FAR TOO MANY INVESTORS ARE UNDERESTIMATING THE IMPACT OF REAL-ESTATE BUBBLES (December 5, 2010): Three years ago, we had about 1-1/2 billion of the world's population living with real-estate bubbles. When those bubbles collapsed, as all bubbles inevitably do, they caused massive problems for all risk assets. Without the collapse of the U.S. real-estate bubble, for example, there would have been no bankruptcy for Lehman Brothers, and the bear market of 2007-2009 would have surely been far less severe instead of the S&P 500 losing 57.7% of its peak valuation. Fast forward to today, when 4-1/2 billion of the world's population is experiencing real-estate bubbles. This includes all of the most populous countries such as China, India, Brazil, and many other places such as Malaysia, Canada, Australia, Colombia, Peru, and Chile. In fact, there are more countries today with real-estate bubbles than without, which is the first time in history that such an event has occurred. What is even more amazing than the presence of these bubbles is their intensity; many countries have housing prices which are near three times fair value by historic norms, as compared with just over twice fair value in the United States at the 2005-2006 peak [as measured by the Case-Shiller index at 206]. This puts these bubbles on a par with where Ireland had been four years ago, and we know what has happened with Ireland since then. Many emerging-market countries which had nothing directly to do with the U.S. real-estate bubble lost 70% or more of their equity valuations during the last bear market; when their own real-estate bubbles pop, it isn't likely that the results will be less severe. Very few analysts have been discussing the potential negative impact of this massive overvaluation for global housing prices, thereby likely creating a true surprise when it occurs. As forecasts for double-digit growth in China and elsewhere have to be revised sharply lower, we are almost certain to experience an approximate repeat of the last bear market.
LOOK FOR SAFETY, NOT VALUE (November 28, 2010): In the mainstream financial media, it has become extremely popular for analysts to talk about "looking for value" or "restricting your choices to real quality". This is exactly what happened three years ago, when analysts and financial advisors recommended buying high-dividend shares or seeking out earnings growth or anything but what they should have done--putting their money into the safest money-market funds and other guaranteed time deposits. Bear markets are like Rodney Dangerfield; they never get any respect. In a bear market, the winners are not those who lose "only" one quarter of their net worth instead of one half, but those who are content with very low rates of interest since they at least come out ahead instead of behind. Recently, municipal bonds have fallen sharply in value, thereby tempting many to chase after their higher yields. Real-estate investment trusts, high-yield corporate bonds, and other high-dividend assets have begun to decline from their recent peaks. Do not succumb to these dangerously popular temptations, since we have seen only the tip of a huge iceberg which will soon hit the Titanic in a dramatic head-on collision. When you're in a sinking ship, head for the lifeboats instead of trying to upgrade to a better cabin.

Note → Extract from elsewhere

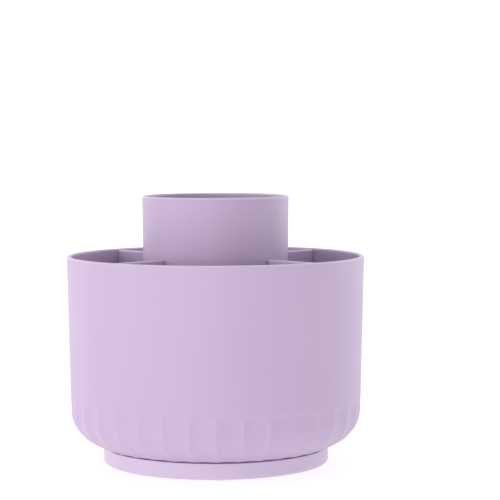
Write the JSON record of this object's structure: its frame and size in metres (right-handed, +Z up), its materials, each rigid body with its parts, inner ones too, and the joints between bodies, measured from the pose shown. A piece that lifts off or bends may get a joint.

Looking back at the second half of 2008, far too many investors jumped back into the market far too soon. Enjoying a modest discount from a peak valuation is not sufficient justification for assuming a high level of risk. In late 2008 and early 2009, many high-quality sectors bottomed at dramatically undervalued levels, and it's not going to be different this time. In 2007, we had real-estate bubbles in some countries including the United States and Ireland; today, we have far more numerous real-estate bubbles in dozens of countries, including many with huge populations. These bubbles will pop with dramatic consequences from China to India to Australia to Canada--and to those countries which don't have real-estate bubbles but are firmly interconnected in a truly globalized world. Don't even think about purchasing your favorite equities until they have become as irrationally cheap as they had been in the fourth quarter of 2008 and the first quarter of 2009. In a bear market, assets don't simply retreat to fair value and then stabilize; they continue to plummet until they have become absurdly undervalued and oversold.

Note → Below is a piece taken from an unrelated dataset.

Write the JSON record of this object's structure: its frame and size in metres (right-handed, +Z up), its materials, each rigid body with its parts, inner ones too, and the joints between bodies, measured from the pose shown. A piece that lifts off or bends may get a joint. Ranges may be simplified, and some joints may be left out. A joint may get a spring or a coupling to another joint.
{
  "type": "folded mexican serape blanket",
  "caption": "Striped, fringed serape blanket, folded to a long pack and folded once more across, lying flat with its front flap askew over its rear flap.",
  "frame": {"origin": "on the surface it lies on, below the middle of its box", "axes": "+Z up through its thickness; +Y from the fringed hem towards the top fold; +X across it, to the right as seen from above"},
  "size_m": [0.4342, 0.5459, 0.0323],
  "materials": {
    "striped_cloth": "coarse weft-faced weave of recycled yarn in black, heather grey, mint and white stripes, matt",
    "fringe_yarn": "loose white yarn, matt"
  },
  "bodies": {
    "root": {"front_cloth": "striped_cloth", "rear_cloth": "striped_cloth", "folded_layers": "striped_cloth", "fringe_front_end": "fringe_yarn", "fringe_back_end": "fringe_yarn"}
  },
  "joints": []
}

The biggest mistake is chasing yield. If you need income for your monthly expenses, then the worst investment you can make is to purchase a fund which generates an above-average dividend, since you are taking on above-average risk and will end up losing money as far too many pursue this strategy which has repeatedly failed during the past decade. Instead, buy equities whenever they are deeply undervalued as they had been two years ago, and sell them whenever they become overvalued as they are today. Keep some of the profit from this sale for your expenses. That's the proven formula for success which will continue to apply during the upcoming decade. It will likely not be until 2012 that we have true bargains which are worthwhile for consideration for nearly all risk assets. A 1% bank savings account may not sound very exciting, but it's a lot more exciting than losing 30% or 40% of your money from the current favorites which include high-yield corporate bonds, real-estate investment trusts, and similar assets which are certain to perform poorly since they have experienced enormous amateur buying during the past year; any investment which is that popular cannot possibly succeed. I'm amazed that people are willing to lose a huge percentage of their money for the second time since 2007, by not respecting the normal cyclical behavior of the global financial markets. The ratio of selling to buying by top corporate insiders reached an all-time record earlier this month for many sectors, which is not a coincidence. When the world's smartest investors are positioned for maximum safety and protection, it makes no sense to take the opposite side of their trades.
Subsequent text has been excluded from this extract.